Interviews with Frene Ginwala

Interviewed November 26, 2024

We knew, for example, that Mandela was going to be released. We didn’t know the date, but by then, the international climate was such we had already got the arms embargo through the Security Council, and when the – we knew when Mandela had been moved, that they were trying to make contact with him.

Also, I suppose Oliver Tambo knew much more about those contacts than any of us, but from his briefings. We knew, for example, because other people had informed me that I kept touch with the financial markets. That was extremely important. Where South Africa was selling gold, the problems they were having, the debt crisis they were in, and the pressure was going to come in the early part of February 1990.

[Nelson Mandela (1918 – 2013) was a South African anti-apartheid revolutionary and politician who served as the first post-apartheid President of South Africa from 1994-1999. Mandela was arrested and tried in1962. He was accused on two counts: inciting persons to strike illegally and leaving the country without a valid passport. Mandela was found guilty and sentenced to five years in prison. In 1963, while still serving his sentence, Mandela was put on trial again and sentenced to life in prison. From 1977 – 1994, the United Nations Security Council imposed an arms embargo on South Africa. Oliver Tambo (1917 – 1993) was an anti-apartheid activist and a senior leader of the African National Congress (ANC). He served as the organization’s president from 1967 – 1991 and kept the ANC together from exile after it was banned by the South African government in 1960.]

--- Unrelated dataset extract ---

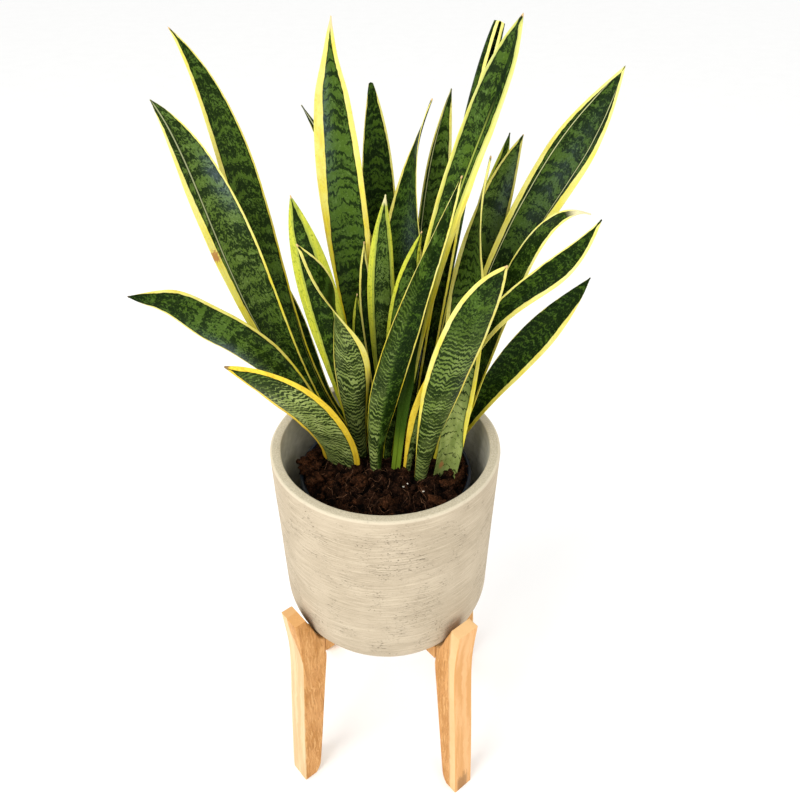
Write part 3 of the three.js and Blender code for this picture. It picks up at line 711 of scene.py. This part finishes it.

So I, through internal links again with journalists, and the fact that South Africa was having a big international investment conference in South Africa, we reported back to Lusaka [Zambia] chances are that the beginning of February, they will unban, because they had told the international investors, “No, no, please come. Please come. Something’s going to happen.” Could only be the release of Mandela that would have changed any international climate. And we were believed. I think this was the important thing. You had to have that kind of trust. So I had arranged for somebody in South Africa to fax me the statement that de Klerk was going to speak. They stopped it.

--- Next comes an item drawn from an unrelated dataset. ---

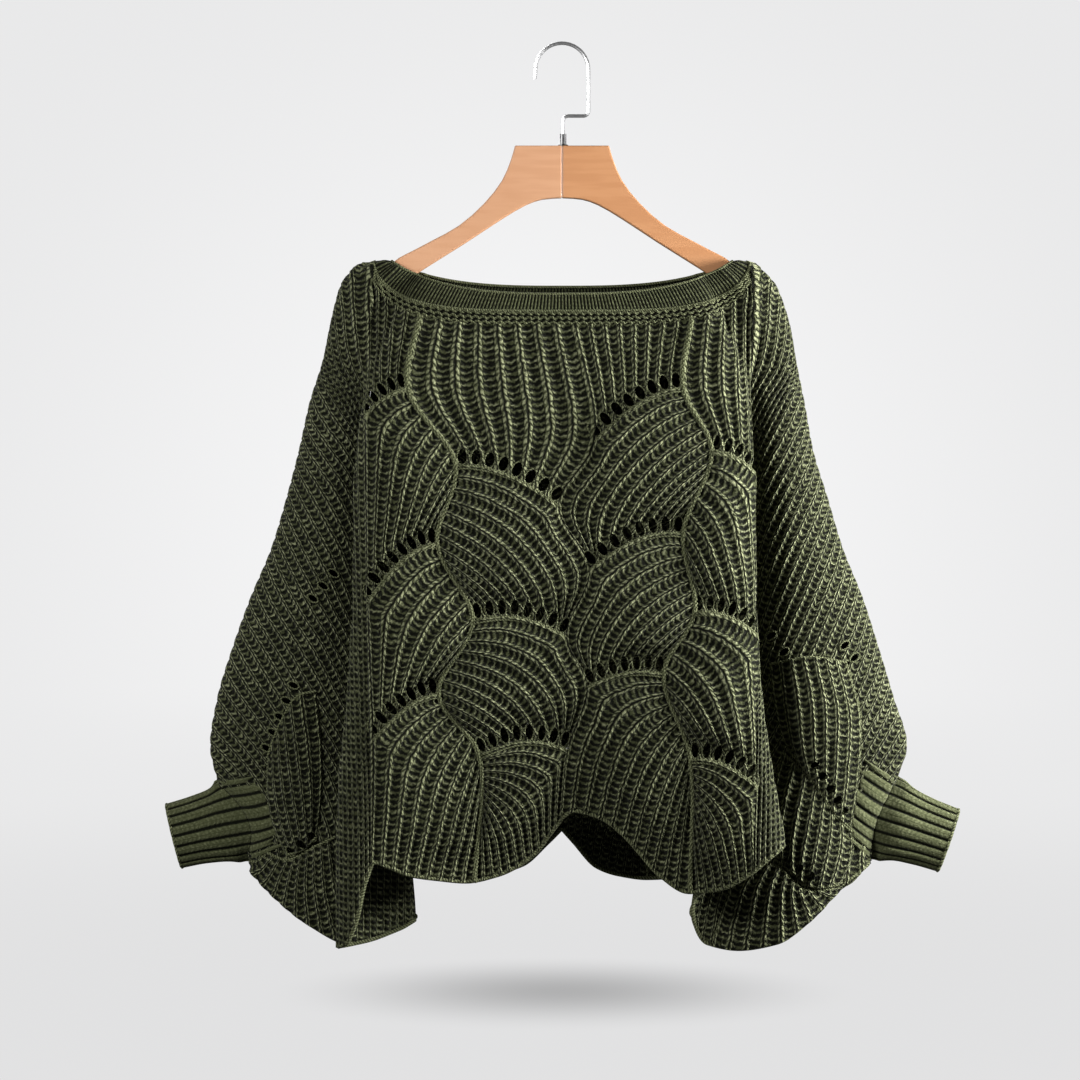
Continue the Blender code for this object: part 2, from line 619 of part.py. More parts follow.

[Frederick Willem de Klerk (1936 – ) served as President of South Africa from 1989 – 1994. Lusaka, Zambia became the location of the African National Congress’ headquarters after being banned in South Africa. Under de Klerk’s leadership the apartheid system was dismantled, the ANC’s 30 year ban ended, political prisoners were released and majority (multiracial) elections were established.]

But this person was really good. Whatever means he used, I don’t know, but I got the statement and I was able to warn the ANC [African National Congress], both in Lusaka and in London. So early that morning, we had a meeting in the office of the Chief Representative [of the ANC London branch]. The person who didn’t come was when I said the Communist Party was going to be unbanned and MK [Umkhonto we Sizwe], the military wing, was going to be unbanned. And the representative heard this, “Tell Frene she’s mad. I’m not coming to any meeting.” So they missed out, but this is exactly what happened. The statement had those things.

[The ANC is a political party that served as the most prominent resistance movement against South Africa’s apartheid system, at times resorting to violence through its military wing, Umkhonto we Sizwe. It was officially banned by the South African government from 1960 to 1990. As apartheid collapsed, the ANC’s leader, Nelson Mandela, was elected President of South Africa in 1994 and established a democratic government.]

The date of the release of Mandela, I had suggested, and my research people, because I had a whole research network, had to be before the investment conference if it was going to have any meaning. So when Mandela was not released on the day that de Klerk made his speech, it had to be the following weekend, which in fact it was.